House Speaker John Boehner, R-Ohio, has previously stipulated that any dollar added to the debt ceiling be matched by spending cuts, a requirement repeated on Sunday by South Carolina Sen. Lindsey Graham.
But with Boehner pledging to remove himself from one-on-one talks with the White House on the fiscal cliff, the ball is largely in McConnell’s court. That’s just fine with Republicans like Sen. Orrin Hatch of Utah. “He’s tough as nails. He really stands up for his beliefs and my beliefs. He’s smart as can be and he’s a prodigious worker,” Hatch told The Fiscal Times. “He’s one of the best minority leaders of all time.”
Many Democrats counter that the Medicare and Social Security changes floated by Republicans would either achieve little in deficit reduction or shift medical costs once covered by the government onto consumers—ultimately hurting the economy.
Obama has previously embraced some Republican-proposed savings for the programs—such as using a less generous measure of inflation to calculate benefits. However, Obama’s acceptance of a more realistic inflation measure (known as chained-Consumer Price Index) was tied to a failed “grand bargain” on both taxes and spending.
The president has repeatedly said he will not bargain over raising the $16.4 trillion debt ceiling.
"The debt ceiling is about spending that has already occurred," House Minority Leader Nancy Pelosi, D-Calif., said on CBS’ “Face the Nation.” "Right now, we have to pay the bills that have been incurred. And if you want to say 'cut spending for what we do next,' fine, but don't tie it to the debt ceiling."
Instead, Obama and congressional Democrats say they intend to address the deficit with more tax increases, in addition to spending cuts. Rep. Chris Van Hollen, D-Md., said Sunday that congressional Republicans will have to back down on their demand that any tax reform be revenue neutral.
"If Mitch McConnell is going to draw that line in the sand, it's going to be a recipe for more gridlock," the ranking Democrat on the House Budget Committee told “Fox News Sunday.”

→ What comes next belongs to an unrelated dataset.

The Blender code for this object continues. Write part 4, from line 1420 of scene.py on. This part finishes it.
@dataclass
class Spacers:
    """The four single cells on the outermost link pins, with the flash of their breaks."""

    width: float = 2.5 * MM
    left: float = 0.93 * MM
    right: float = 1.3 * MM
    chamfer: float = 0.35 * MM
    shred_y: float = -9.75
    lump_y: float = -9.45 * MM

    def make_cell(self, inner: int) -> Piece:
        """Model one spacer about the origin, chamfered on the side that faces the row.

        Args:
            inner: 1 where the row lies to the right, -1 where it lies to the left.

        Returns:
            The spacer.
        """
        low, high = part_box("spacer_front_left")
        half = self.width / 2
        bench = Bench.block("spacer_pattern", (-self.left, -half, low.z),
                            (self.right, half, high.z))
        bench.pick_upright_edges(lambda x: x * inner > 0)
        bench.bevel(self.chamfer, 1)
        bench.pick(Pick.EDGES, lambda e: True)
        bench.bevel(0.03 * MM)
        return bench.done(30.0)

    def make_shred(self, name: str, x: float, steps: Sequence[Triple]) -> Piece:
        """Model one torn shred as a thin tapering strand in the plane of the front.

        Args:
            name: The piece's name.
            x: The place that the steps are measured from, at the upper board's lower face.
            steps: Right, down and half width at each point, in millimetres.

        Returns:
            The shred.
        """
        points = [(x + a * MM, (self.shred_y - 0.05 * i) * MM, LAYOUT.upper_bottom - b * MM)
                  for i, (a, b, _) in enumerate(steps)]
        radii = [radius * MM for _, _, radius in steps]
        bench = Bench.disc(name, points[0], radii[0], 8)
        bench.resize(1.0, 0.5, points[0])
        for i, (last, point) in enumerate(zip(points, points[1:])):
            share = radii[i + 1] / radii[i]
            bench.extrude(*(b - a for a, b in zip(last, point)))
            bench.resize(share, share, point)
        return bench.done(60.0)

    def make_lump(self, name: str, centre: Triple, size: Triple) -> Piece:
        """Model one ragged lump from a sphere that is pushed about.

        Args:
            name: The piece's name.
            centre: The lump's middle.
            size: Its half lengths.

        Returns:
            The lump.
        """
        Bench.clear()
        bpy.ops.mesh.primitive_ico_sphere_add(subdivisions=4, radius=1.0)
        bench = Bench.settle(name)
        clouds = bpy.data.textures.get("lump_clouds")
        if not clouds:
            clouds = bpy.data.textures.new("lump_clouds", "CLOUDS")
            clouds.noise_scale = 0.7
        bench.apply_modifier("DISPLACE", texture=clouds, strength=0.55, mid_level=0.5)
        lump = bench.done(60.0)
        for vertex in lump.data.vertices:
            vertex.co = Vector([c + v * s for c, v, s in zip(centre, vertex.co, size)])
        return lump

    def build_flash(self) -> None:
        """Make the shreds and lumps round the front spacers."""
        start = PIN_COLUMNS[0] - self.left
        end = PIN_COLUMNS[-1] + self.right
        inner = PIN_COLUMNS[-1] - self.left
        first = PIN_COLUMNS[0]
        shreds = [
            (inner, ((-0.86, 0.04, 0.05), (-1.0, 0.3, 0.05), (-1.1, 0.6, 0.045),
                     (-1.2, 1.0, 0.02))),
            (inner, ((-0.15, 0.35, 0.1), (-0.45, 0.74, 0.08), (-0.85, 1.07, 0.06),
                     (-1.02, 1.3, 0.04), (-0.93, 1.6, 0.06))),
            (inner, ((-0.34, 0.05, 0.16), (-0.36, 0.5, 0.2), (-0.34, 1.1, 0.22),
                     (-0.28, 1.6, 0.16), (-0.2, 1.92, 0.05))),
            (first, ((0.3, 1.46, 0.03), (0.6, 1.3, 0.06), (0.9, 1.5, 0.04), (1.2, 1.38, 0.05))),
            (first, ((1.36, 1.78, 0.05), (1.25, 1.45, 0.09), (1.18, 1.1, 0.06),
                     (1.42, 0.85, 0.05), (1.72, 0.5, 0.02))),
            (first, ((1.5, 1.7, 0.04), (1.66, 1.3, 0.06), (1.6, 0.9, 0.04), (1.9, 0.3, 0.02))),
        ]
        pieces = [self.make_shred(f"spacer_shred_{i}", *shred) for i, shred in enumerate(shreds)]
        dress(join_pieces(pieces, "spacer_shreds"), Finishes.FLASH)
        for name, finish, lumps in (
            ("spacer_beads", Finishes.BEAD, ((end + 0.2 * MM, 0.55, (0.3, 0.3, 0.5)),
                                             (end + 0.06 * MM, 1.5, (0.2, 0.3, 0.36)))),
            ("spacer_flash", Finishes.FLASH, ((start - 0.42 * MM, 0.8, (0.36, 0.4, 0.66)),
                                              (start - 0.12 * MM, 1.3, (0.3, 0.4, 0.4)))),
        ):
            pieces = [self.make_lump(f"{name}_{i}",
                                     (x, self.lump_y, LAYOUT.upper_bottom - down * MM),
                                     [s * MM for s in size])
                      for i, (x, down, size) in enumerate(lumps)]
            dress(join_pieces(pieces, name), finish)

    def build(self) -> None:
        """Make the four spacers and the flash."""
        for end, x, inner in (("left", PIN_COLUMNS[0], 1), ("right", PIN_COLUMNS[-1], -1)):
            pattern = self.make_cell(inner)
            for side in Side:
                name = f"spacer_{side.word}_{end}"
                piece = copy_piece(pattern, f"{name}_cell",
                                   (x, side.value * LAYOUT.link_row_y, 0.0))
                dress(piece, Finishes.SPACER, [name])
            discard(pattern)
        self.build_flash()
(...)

For some economists, the only way to explain Washington is through the cinematic adaptation of a J.R.R. Tolkien epic.
“These days the US budget process is like the movie ‘The Hobbit’: a seemingly endless journey that alternates between rather boring dialogue and increasingly bloody battle scenes with a last-minute escape,” Bank of America Merrill Lynch economists Ethan Harris and Michelle Meyer wrote in a note to clients. “The fiscal cliff was the latest such battle, but ahead lay the three great gorges: the spending sequester, the continuing budget resolution and the debt ceiling. We have vanquished the goblins, but Gollum, the trolls and the dragon lie ahead.”
That summary hints at the problematic tenor of the conversation right now. Two months ahead of the deadline, it’s largely unclear what the last-minute escape looks like this time around. Republicans and Democrats each refuse to back down from their positions on the debt ceiling, yet both claim the other side will surrender and prevent the nation from a historic default. They exhibit little faith in each other, while trusting that there will be a safe outcome.
"Well, absolutely we're going to not default,” House Ways & Means Committee Chairman Dave Camp told Bloomberg TV on Friday. “That's just not even part of the issue.”